S&P cuts 'less systemic important' Permanent TSB
Rating agency Standard & Poor's (S&P) has cut its credit rating for Permanent TSB because it says the lender is of less systemic importance than previously estimated. S&P downgraded the state-owned lender from 'BB-' to 'B+'.
The move comes just a day after the bank announced plans to close at least 20 branches and lay off between 150 and 200 staff.
However, S&P said the downgrade had been in the pipeline since the agency started its review of Permanent TSB in April. The review was prompted by the Government's announcement of plans to create a viable retail bank by splitting Permanent TSB into "good" and "bad" elements.
"Following our review, we have revised our assessment of PTSB's systemic importance to 'moderate' from 'high'. We have left our assessment of PTSB's stand-alone credit profile (SACP) unchanged at 'B'."

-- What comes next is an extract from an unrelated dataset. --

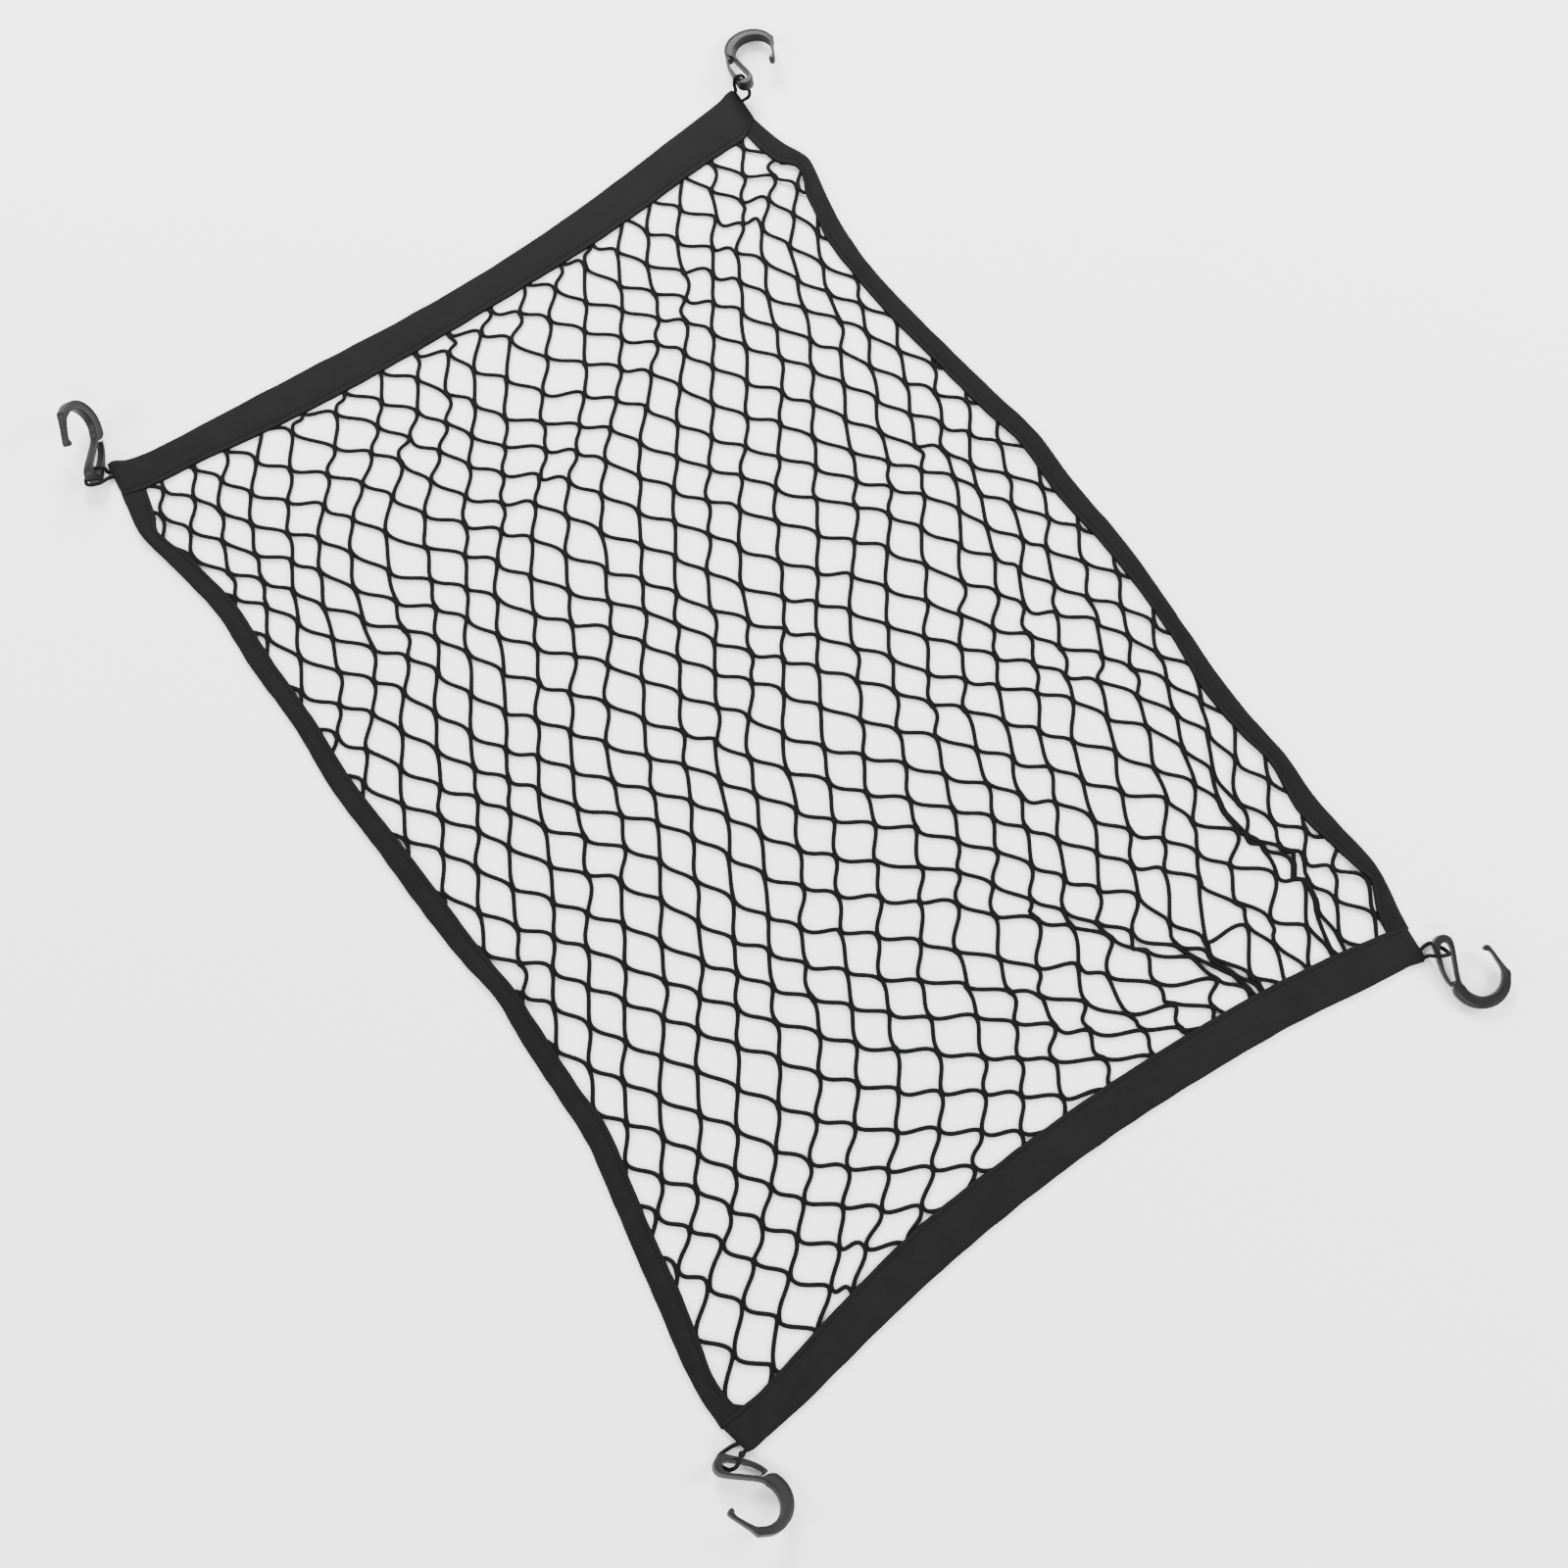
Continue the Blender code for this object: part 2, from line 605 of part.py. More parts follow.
def hook_mesh():
    """Ribbon of chamfered rectangular sections, lofted along the hook and capped."""
    bm = bmesh.new()
    sections = []
    for row in hook_rows():
        a = Vector((row.a_along, row.a_across, 0.0))
        b = Vector((row.b_along, row.b_across, 0.0))
        across = (b - a).normalized()
        edge = min(HOOK_EDGE, HOOK_EDGE_SHARE * (b - a).length)
        top, side = row.depth / 2, row.depth / 2 - edge
        corners = [(a, side), (a + across * edge, top), (b - across * edge, top), (b, side),
                   (b, -side), (b - across * edge, -top), (a + across * edge, -top), (a, -side)]
        section = [bm.verts.new((p.x * MM, p.y * MM, z * MM)) for p, z in corners]
        sections.append(section)
    loft_faces(bm, sections, closed=True)
    bm.faces.new(sections[0])
    bm.faces.new(sections[-1])
    bmesh.ops.recalc_face_normals(bm, faces=bm.faces)
    return mesh_from("snap_hook", bm)


def hook_matrix(pose, mesh):
    """Turn the hook as it lies and set its lowest point on the surface."""
    turn = (Matrix.Rotation(math.radians(pose.heading), 4, "Z")
            @ Matrix.Rotation(math.radians(pose.pitch), 4, "Y")
            @ Matrix.Rotation(math.radians(pose.roll), 4, "X"))
    lowest = min((turn @ v.co).z for v in mesh.vertices)
    return Matrix.Translation((pose.x * MM, pose.y * MM, -lowest)) @ turn


def build_hooks(collection, frame):
    """Four hooks that share one mesh; returns how each one is turned."""
    mesh = hook_mesh()
    turns = {corner: hook_matrix(pose, mesh) for corner, pose in HOOKS.items()}
    for corner, turn in turns.items():
        hook = add_object("hook_" + corner, mesh, "hook_plastic", collection, frame)
        hook.matrix_local = turn
    mesh.shade_smooth()
    mesh.set_sharp_from_angle(angle=math.radians(30.0))
    return turns


# ---------------------------------------------------------------- corner loops
def loop_route(route, turn):
    """Route of a corner loop in mm, its wraps turned with the hook."""
    wraps = [tuple(turn @ (Vector(point) * MM) / MM) for point in route.wraps]
    return route.leaves + wraps + route.returns


def route_points(route, spacing):
    """Evenly spaced points on a smooth curve through the route's own points."""
    def distances(points, power):
        steps = np.linalg.norm(np.diff(points, axis=0), axis=1) ** power
        return np.concatenate([[0.0], np.cumsum(steps)])

    reach = distances(np.array(route), 0.5)
    rows = [PathRow(along, *point) for along, point in zip(reach, route)]
    fine = np.linspace(0.0, reach[-1], CURVE_POINTS)
    curve = np.stack([smooth(rows, "along", axis, fine) for axis in "xyz"], axis=1)
    length = distances(curve, 1.0)
    even = np.linspace(0.0, length[-1], int(round(length[-1] / spacing)) + 1)
    return np.stack([np.interp(even, length, curve[:, i]) for i in range(3)], axis=1)


def build_loop(name, route, turn, collection, frame):
    """Elastic cord from the corner of the band through the eye and back."""
    points = route_points(loop_route(route, turn), CORD_STEP)
    curve = bpy.data.curves.new(name, "CURVE")
    curve.dimensions = "3D"
    curve.bevel_depth = CORD / 2 * MM
    curve.bevel_resolution = 2
    curve.use_fill_caps = True
    spline = curve.splines.new("POLY")
    spline.points.add(len(points) - 1)
    for point, place in zip(spline.points, points):
        point.co = (*(place * MM), 1.0)
    return add_object(name, curve, "loop_cord", collection, frame)


# ---------------------------------------------------------------- whole
def centre_on_origin(collection, frame):
    """Move the empty so that the origin is the bottom centre of all but the loops."""
    bpy.context.view_layer.update()
    places = np.array([obj.matrix_world @ v.co for obj in collection.objects
                       if obj.type == "MESH" for v in obj.data.vertices])
    middle = (places.min(axis=0) + places.max(axis=0)) / 2
    frame.location = (-middle[0], -middle[1], 0.0)


def main():
    clear_scene()
    collection = bpy.data.collections.new("cargo_net")
    bpy.context.scene.collection.children.link(collection)
    frame = bpy.data.objects.new("cargo_net_frame", None)
    collection.objects.link(frame)
    build_net(collection, frame)
    folded_strip("hem_band_left", hem_stations(HEM_LEFT), "hem_cloth", collection, frame)
    folded_strip("hem_band_right", hem_stations(HEM_RIGHT), "hem_cloth", collection, frame)
    folded_strip("edge_binding_far", binding_stations(BINDING_FAR), "binding_cloth",
                 collection, frame)
    folded_strip("edge_binding_near", binding_stations(BINDING_NEAR), "binding_cloth",
                 collection, frame)
    turns = build_hooks(collection, frame)
    for corner, route in LOOPS.items():
        build_loop("loop_" + corner, route, turns[corner], collection, frame)
    centre_on_origin(collection, frame)


main()
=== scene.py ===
"""Looks of a cargo net laid out flat: elastic net, folded hem bands and edge bindings,
corner loops and moulded snap hooks.

The tables are in millimetres about the middle of the net panel, as it lies seen from
above; PLAN_MIDDLE says where that middle is in the frame.  +X runs along the long edges,
+Y along the short ones and +Z up.  "left" is -X, "right" is +X, "near" is -Y and "far"
is +Y.  Every new surface is a ring of points carried along a line, worked out as arrays.
"""

import math
from collections import namedtuple

import bpy
import numpy as np
from bpy.props import FloatProperty, FloatVectorProperty, IntProperty, PointerProperty
from mathutils import Matrix, Vector
from numpy.linalg import norm


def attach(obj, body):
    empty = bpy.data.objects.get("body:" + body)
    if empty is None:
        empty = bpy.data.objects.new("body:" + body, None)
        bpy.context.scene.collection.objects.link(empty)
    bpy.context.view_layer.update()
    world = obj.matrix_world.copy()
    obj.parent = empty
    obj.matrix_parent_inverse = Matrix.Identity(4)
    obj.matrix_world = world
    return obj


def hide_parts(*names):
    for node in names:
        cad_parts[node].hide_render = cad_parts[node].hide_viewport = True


bl_info = {
    "name": "Cargo net looks",
    "version": (1, 0, 0),
    "blender": (4, 5, 0),
    "location": "View3D > Sidebar > Cargo net",
    "description": "Elastic cargo net with hem bands, bindings, corner loops and snap hooks",
    "category": "Object",
}

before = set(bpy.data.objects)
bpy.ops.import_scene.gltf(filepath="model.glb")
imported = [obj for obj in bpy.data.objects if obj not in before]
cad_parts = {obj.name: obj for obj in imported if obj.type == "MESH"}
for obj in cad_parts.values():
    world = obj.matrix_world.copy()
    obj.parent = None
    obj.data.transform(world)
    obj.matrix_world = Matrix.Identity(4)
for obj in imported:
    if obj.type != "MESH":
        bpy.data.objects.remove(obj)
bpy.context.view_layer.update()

MM = 0.001
PLAN_MIDDLE = np.array([-5.096, -7.643, 0.0])    # mm

# ---- outlines, mm
# Wide hem bands, a row for each section: across is Y, outer and inner are X, and skew is
# how much further along Y the inner end of the section lies.
HemRow = namedtuple("HemRow", "across outer inner skew", defaults=(0.0,))
HEM_LEFT = [HemRow(*row) for row in (
    (-308.8, -456.4, -424.8, -3), (-305.6, -457.2, -424.2, -2.5), (-294.6, -451.6, -421, -1.2),
    (-277.5, -447.4, -418.6), (-250, -445, -416.5), (-200, -442, -410), (-120, -437, -403),
    (-40, -432, -400.5), (40, -431, -400), (120, -435, -401), (180, -441, -405),
    (240, -448.6, -410.5), (264.2, -451.4, -411.3), (287.3, -454.8, -414.5),
    (297.4, -457.9, -421, -0.8), (300.6, -457.6, -423, -1.4), (303.1, -454.2, -424.2, -1.8),
)]
HEM_RIGHT = [HemRow(*row) for row in (
    (-307.8, 456.2, 430.2, -6.6), (-304.2, 457, 429.6, -5), (-292.5, 455.9, 428.8, -2),
    (-278, 454.8, 427.6, -0.5), (-260, 453, 424.2), (-227, 448.2, 417.3), (-200, 444, 412),
    (-120, 434, 399.5), (-40, 429, 396), (40, 428.5, 396), (120, 433, 400), (200, 441, 408),
    (260, 451, 418), (284.4, 454.4, 423.5, 1), (291.8, 455.4, 425.5, 1.6),
    (301.1, 458.2, 428.2, 2.6), (303.6, 458.8, 429, 3.2), (306.1, 457, 429.6, 3.7),
)]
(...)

S&P said that despite the downgrade, it thinks the Government will continue to support the loss-making bank, and that it will have a role in the future of the Irish banking system.
However, it said the negative outlook on the bank's long-term reflects challenges including the need to de-leverage, by selling off some assets, and of returning the business to profitability.
On Wednesday, the chief executive of Permanent TSB Jeremy Masding told the Oireachtas Finance Committee that the bank would unveil details of a restructuring plan next week. That plan was sent to European authorities at the end of June.
He warned customers that it plans to cut the rates it pays for deposits and may raise the interest it charges mortgage holders if the bank's own costs rise.